In This Guide
  1. Phase 1 (Days 1–7): Secure Everything, Move Nothing
  2. Phase 2 (Days 8–14): Establish Legal Authority
  3. Phase 3 (Days 15–21): Establish Technical Access
  4. Phase 4 (Days 22–30): Transfer and Document
  5. What Not to Do — At Any Point
  6. The Letter of Instruction
  7. Scam Warning: Who Contacts Heirs
  8. The Goal of the First 30 Days
  9. Frequently Asked Questions

When someone inherits stocks, the brokerage will eventually contact them. When someone inherits real estate, a deed can be re-titled with the help of a title company. These assets have institutional infrastructure designed to survive an owner's death. Bitcoin does not. There is no customer service number. There is no lost-and-found. There is no one to call.
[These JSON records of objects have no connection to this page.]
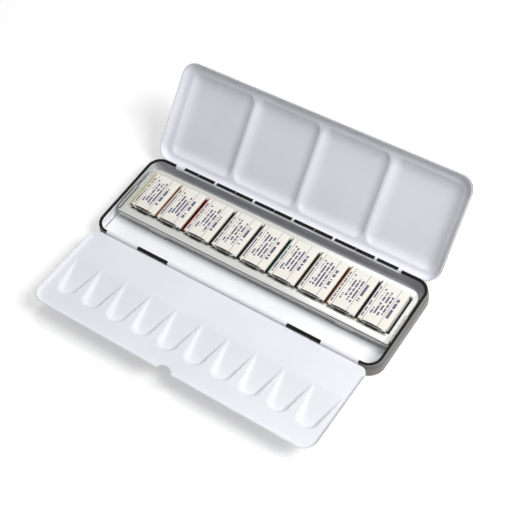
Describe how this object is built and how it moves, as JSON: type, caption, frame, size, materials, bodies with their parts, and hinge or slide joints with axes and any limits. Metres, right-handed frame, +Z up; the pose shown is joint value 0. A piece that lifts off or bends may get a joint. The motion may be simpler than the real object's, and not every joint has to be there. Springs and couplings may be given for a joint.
{
  "type": "watercolor paint box",
  "caption": "Folding metal paint box with a hinged mixing lid, a fold-out wash palette, a brush trough and a lift-out holder of wrapped paint pans.",
  "frame": {"origin": "middle of the flat underside of the base tray", "axes": "+X along the box to the viewer's right, +Y from the front palette to the lid hinge, +Z up"},
  "size_m": [0.2312, 0.2002, 0.0632],
  "materials": {
    "tray_enamel": "gloss black enamel outside, white enamel inside",
    "lid_enamel": "gloss white enamel inside, black outside",
    "flap_enamel": "gloss white enamel on both sides",
    "holder_enamel": "gloss white enamel",
    "pin_steel": "drawn wire",
    "cup_plastic": "moulded white",
    "pan_foil": "creased bright foil",
    "label_paper": "printed matt paper",
    "cake_1": "dry yellow watercolour cake",
    "cake_2": "dry orange watercolour cake",
    "cake_3": "dry red watercolour cake",
    "cake_4": "dry violet watercolour cake",
    "cake_5": "dry blue watercolour cake",
    "cake_6": "dry green watercolour cake",
    "cake_7": "dry olive watercolour cake",
    "cake_8": "dry sienna watercolour cake",
    "cake_9": "dry black watercolour cake"
  },
  "bodies": {
    "base": {"base_tray": "tray_enamel", "lid_hinge_pin": "pin_steel", "flap_hinge_pin": "pin_steel"},
    "lid": {"lid_palette": "lid_enamel"},
    "flap": {"flap_palette": "flap_enamel"},
    "holder": {"pan_holder": "holder_enamel"},
    "pan_1": {"pan_1_cup": "cup_plastic", "pan_1_cake": "cake_1", "pan_1_foil": "pan_foil", "pan_1_label": "label_paper"},
    "pan_2": {"pan_2_cup": "cup_plastic", "pan_2_cake": "cake_2", "pan_2_foil": "pan_foil", "pan_2_label": "label_paper"},
    "pan_3": {"pan_3_cup": "cup_plastic", "pan_3_cake": "cake_3", "pan_3_foil": "pan_foil", "pan_3_label": "label_paper"},
    "pan_4": {"pan_4_cup": "cup_plastic", "pan_4_cake": "cake_4", "pan_4_foil": "pan_foil", "pan_4_label": "label_paper"},
    "pan_5": {"pan_5_cup": "cup_plastic", "pan_5_cake": "cake_5", "pan_5_foil": "pan_foil", "pan_5_label": "label_paper"},
    "pan_6": {"pan_6_cup": "cup_plastic", "pan_6_cake": "cake_6", "pan_6_foil": "pan_foil", "pan_6_label": "label_paper"},
    "pan_7": {"pan_7_cup": "cup_plastic", "pan_7_cake": "cake_7", "pan_7_foil": "pan_foil", "pan_7_label": "label_paper"},
    "pan_8": {"pan_8_cup": "cup_plastic", "pan_8_cake": "cake_8", "pan_8_foil": "pan_foil", "pan_8_label": "label_paper"},
    "pan_9": {"pan_9_cup": "cup_plastic", "pan_9_cake": "cake_9", "pan_9_foil": "pan_foil", "pan_9_label": "label_paper"}
  },
  "joints": [
    {"name": "lid_hinge", "type": "hinge", "parent": "base", "child": "lid", "pos_m": [0, 0.0368, 0.0121], "axis": [1, 0, 0], "range_deg": [0, 135]},
    {"name": "flap_hinge", "type": "hinge", "parent": "base", "child": "flap", "pos_m": [0, -0.0363, 0.0121], "axis": [-1, 0, 0], "range_deg": [0, 177]},
    {"name": "holder_lift", "type": "slide", "parent": "base", "child": "holder", "axis": [0, 0, -1], "range_m": [-0.025, 0]},
    {"name": "pan_1_lift", "type": "slide", "parent": "holder", "child": "pan_1", "axis": [0, 0, -1], "range_m": [-0.02, 0]},
    {"name": "pan_2_lift", "type": "slide", "parent": "holder", "child": "pan_2", "axis": [0, 0, -1], "range_m": [-0.02, 0]},
    {"name": "pan_3_lift", "type": "slide", "parent": "holder", "child": "pan_3", "axis": [0, 0, -1], "range_m": [-0.02, 0]},
    {"name": "pan_4_lift", "type": "slide", "parent": "holder", "child": "pan_4", "axis": [0, 0, -1], "range_m": [-0.02, 0]},
    {"name": "pan_5_lift", "type": "slide", "parent": "holder", "child": "pan_5", "axis": [0, 0, -1], "range_m": [-0.02, 0]},
    {"name": "pan_6_lift", "type": "slide", "parent": "holder", "child": "pan_6", "axis": [0, 0, -1], "range_m": [-0.02, 0]},
    {"name": "pan_7_lift", "type": "slide", "parent": "holder", "child": "pan_7", "axis": [0, 0, -1], "range_m": [-0.02, 0]},
    {"name": "pan_8_lift", "type": "slide", "parent": "holder", "child": "pan_8", "axis": [0, 0, -1], "range_m": [-0.02, 0]},
    {"name": "pan_9_lift", "type": "slide", "parent": "holder", "child": "pan_9", "axis": [0, 0, -1], "range_m": [-0.02, 0]}
  ]
}
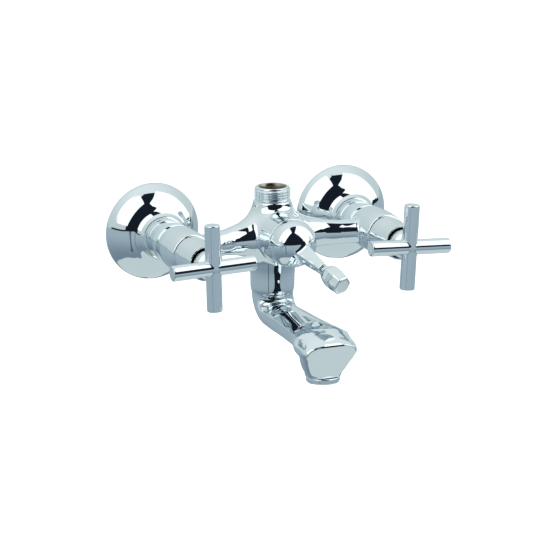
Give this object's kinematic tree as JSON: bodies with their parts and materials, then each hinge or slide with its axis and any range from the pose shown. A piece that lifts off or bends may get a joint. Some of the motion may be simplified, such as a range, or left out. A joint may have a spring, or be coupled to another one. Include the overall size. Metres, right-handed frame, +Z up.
{
  "type": "wall mounted bath faucet",
  "caption": "Wall mounted bath faucet with cross handles on ceramic valves, a lever diverter, a threaded top outlet for a shower and a fixed flat spout with an aerator.",
  "frame": {"origin": "on the finished wall, midway between the two inlets, at the height of the valve axes", "axes": "+X to the right seen from the front, -Y out of the wall towards the user, +Z up"},
  "size_m": [0.221, 0.1672, 0.1212],
  "materials": {
    "chrome_plate": "bright mirror chrome over brass, faintly cool",
    "bare_brass": "machined, unplated",
    "seal_rubber": "matt black",
    "ceramic": "lapped alumina ceramic",
    "white_plastic": "moulded acetal",
    "screw_steel": "plain steel"
  },
  "bodies": {
    "fixture": {"body": "chrome_plate", "escutcheon_left": "chrome_plate", "escutcheon_right": "chrome_plate", "union_nut_left": "chrome_plate", "union_nut_right": "chrome_plate", "handle_sleeve_left": "chrome_plate", "handle_sleeve_right": "chrome_plate", "aerator_housing": "chrome_plate", "wall_union_left": "bare_brass", "wall_union_right": "bare_brass", "inlet_nipple_left": "bare_brass", "inlet_nipple_right": "bare_brass", "headwork_gland_left": "bare_brass", "headwork_gland_right": "bare_brass", "diverter_cartridge": "bare_brass", "union_washer_left": "seal_rubber", "union_washer_right": "seal_rubber", "seat_seal_left": "seal_rubber", "seat_seal_right": "seal_rubber", "diverter_floor_seal": "seal_rubber", "aerator_gasket": "seal_rubber", "fixed_disc_left": "ceramic", "fixed_disc_right": "ceramic", "aerator_insert": "white_plastic"},
    "handle_left": {"moving_disc_left": "ceramic", "spindle_left": "bare_brass", "spindle_oring_left": "seal_rubber", "spline_bush_left": "white_plastic", "cross_handle_left": "chrome_plate", "handle_grub_screw_left": "screw_steel"},
    "handle_right": {"moving_disc_right": "ceramic", "spindle_right": "bare_brass", "spindle_oring_right": "seal_rubber", "spline_bush_right": "white_plastic", "cross_handle_right": "chrome_plate", "handle_grub_screw_right": "screw_steel"},
    "diverter": {"diverter_plug": "bare_brass", "diverter_oring": "seal_rubber", "diverter_handle": "chrome_plate", "diverter_grub_screw": "screw_steel", "diverter_knob": "chrome_plate"}
  },
  "joints": [
    {"name": "left_handle_turn", "type": "hinge", "parent": "fixture", "child": "handle_left", "pos_m": [-0.075, -0.1, 0], "axis": [0, -1, 0], "range_deg": [0, 90]},
    {"name": "right_handle_turn", "type": "hinge", "parent": "fixture", "child": "handle_right", "pos_m": [0.075, -0.1, 0], "axis": [0, 1, 0], "range_deg": [0, 90]},
    {"name": "diverter_turn", "type": "hinge", "parent": "fixture", "child": "diverter", "pos_m": [0, -0.084, 0.002], "axis": [0, -1, 0], "range_deg": [0, 180]}
  ]
}
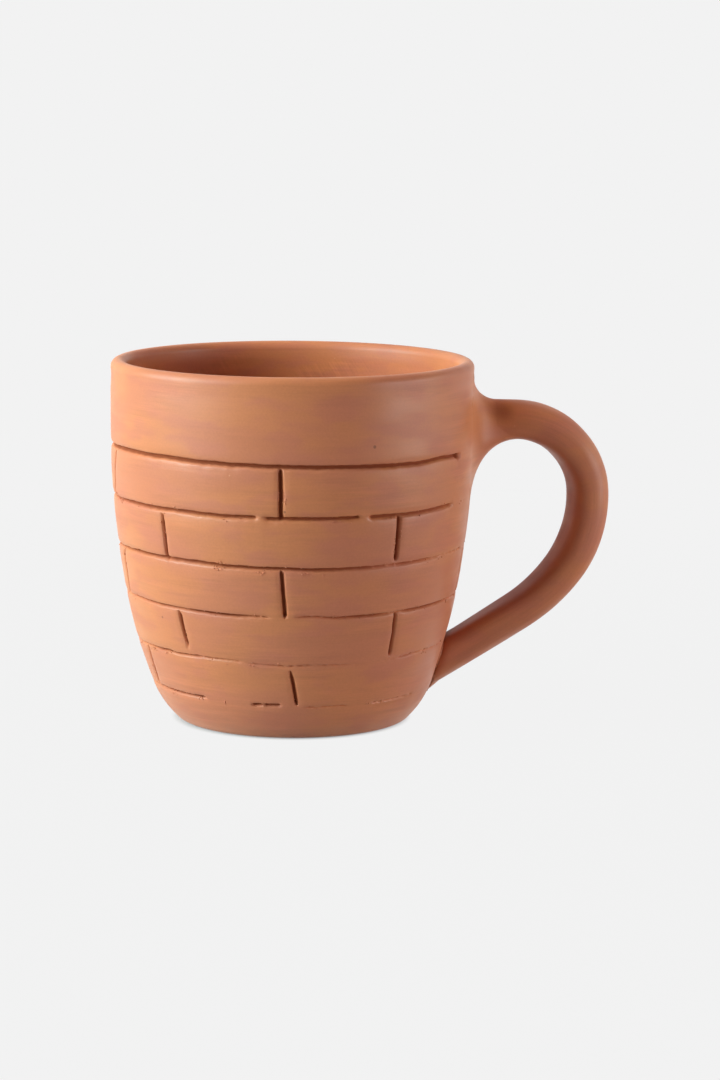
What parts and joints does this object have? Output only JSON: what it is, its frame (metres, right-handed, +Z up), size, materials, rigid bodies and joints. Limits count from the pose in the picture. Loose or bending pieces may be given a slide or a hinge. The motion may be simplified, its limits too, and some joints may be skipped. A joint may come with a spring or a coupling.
{
  "type": "clay cup with a handle",
  "caption": "Unglazed clay cup with a loop handle, a plain band under the lip and a brick pattern cut into its wall.",
  "frame": {"origin": "centre of the flat foot, on the surface the cup stands on", "axes": "+Z up along the cup's axis, +X from the axis out through the handle, +Y across the handle"},
  "size_m": [0.1251, 0.09, 0.09],
  "materials": {
    "thrown_clay": "satin",
    "pulled_clay": "satin",
    "luting_clay": "matte",
    "slip": "matte"
  },
  "bodies": {
    "root": {"thrown_body": "thrown_clay", "handle": "pulled_clay", "upper_slip_layer": "slip", "lower_slip_layer": "slip", "upper_luting_clay": "luting_clay", "lower_luting_clay": "luting_clay"}
  },
  "joints": []
}
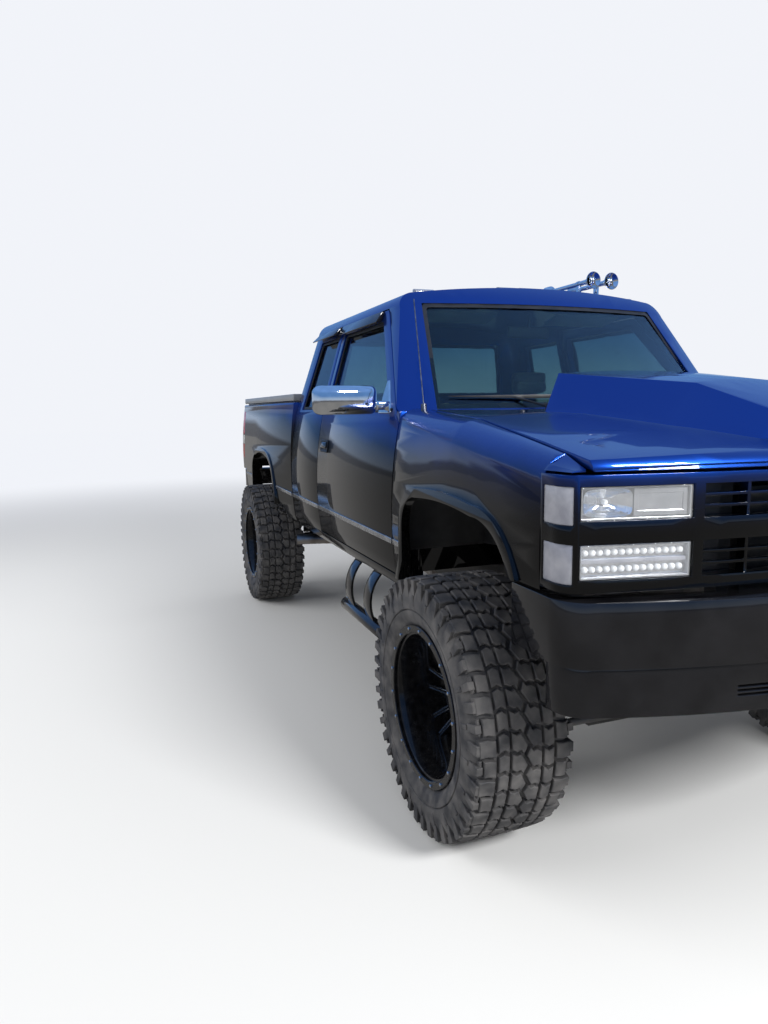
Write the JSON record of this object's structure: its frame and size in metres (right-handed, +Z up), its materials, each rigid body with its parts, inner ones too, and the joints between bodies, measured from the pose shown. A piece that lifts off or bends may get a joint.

Inheriting Bitcoin is fundamentally different from inheriting any other asset — and the difference is stark: the consequences of a mistake are permanent. A wrong move with a seed phrase, an impulsive sale before establishing legal authority, or a moment of trust extended to the wrong person can result in a loss that cannot be reversed, recovered, or compensated.

The good news: if you are reading this in the days following an inheritance, you have time. Bitcoin does not move on its own. The coins your loved one held are still there, perfectly intact. What you need is a clear sequence of steps that establishes legal authority first and technical access second — and protects you from the irreversible mistakes that heirs make when they move too quickly.

This is that sequence.

Phase One
Days 1–7: Secure Everything. Move Nothing.
  • Do not move any funds. Under no circumstances should you transfer, sell, or consolidate any Bitcoin until legal authority is established. Any movement before that point could create legal complications and tax exposure.
  • Locate and physically secure hardware wallets. Hardware wallets (Ledger, Trezor, Coldcard, and similar devices) are small and easy to misplace. Find them. Store them in a physically secure location — a safe, a locked drawer, or a safety deposit box.
  • Locate paper and metal backups. Seed phrases may be written on paper, stamped into steel, or stored in a secure envelope. Do not move or photograph them. Simply confirm their location and secure them.
  • Do not plug anything in. Do not connect a hardware wallet to any computer. Do not attempt to "check the balance." Observation can wait. Action cannot be undone.
  • Locate the estate attorney. If a will exists, the attorney who drafted it should be on record. If a trust exists, the trust document will name a successor trustee. Find the name — but do not share any technical details with anyone yet.
  • Tell no one about the seed phrases. Not family members. Not helpful strangers. Not online services claiming to assist with "Bitcoin inheritance." Seed phrases are the wallet. Anyone who holds them controls the funds. Guard this information as if the coins depend on it — because they do.
Phase Two
Days 8–14: Establish Legal Authority
  • Engage the estate attorney. Your first substantive task is legal, not technical. Work with the estate attorney to obtain Letters Testamentary (if the estate is going through probate) or to confirm your appointment as successor trustee (if held in a trust). This legal authority is what gives you the right to act.
  • Identify the executor. If you are not the executor, coordinate with whoever is. Legal authority over the Bitcoin flows from the estate documents — not from who happens to know the seed phrase.
  • Locate the Letter of Instruction. A well-prepared Bitcoin holder will have left a Letter of Instruction — a document separate from the will that contains practical details: where wallets are stored, how custody is structured, what exchanges are in use, and how to access everything safely. If one exists, it is invaluable.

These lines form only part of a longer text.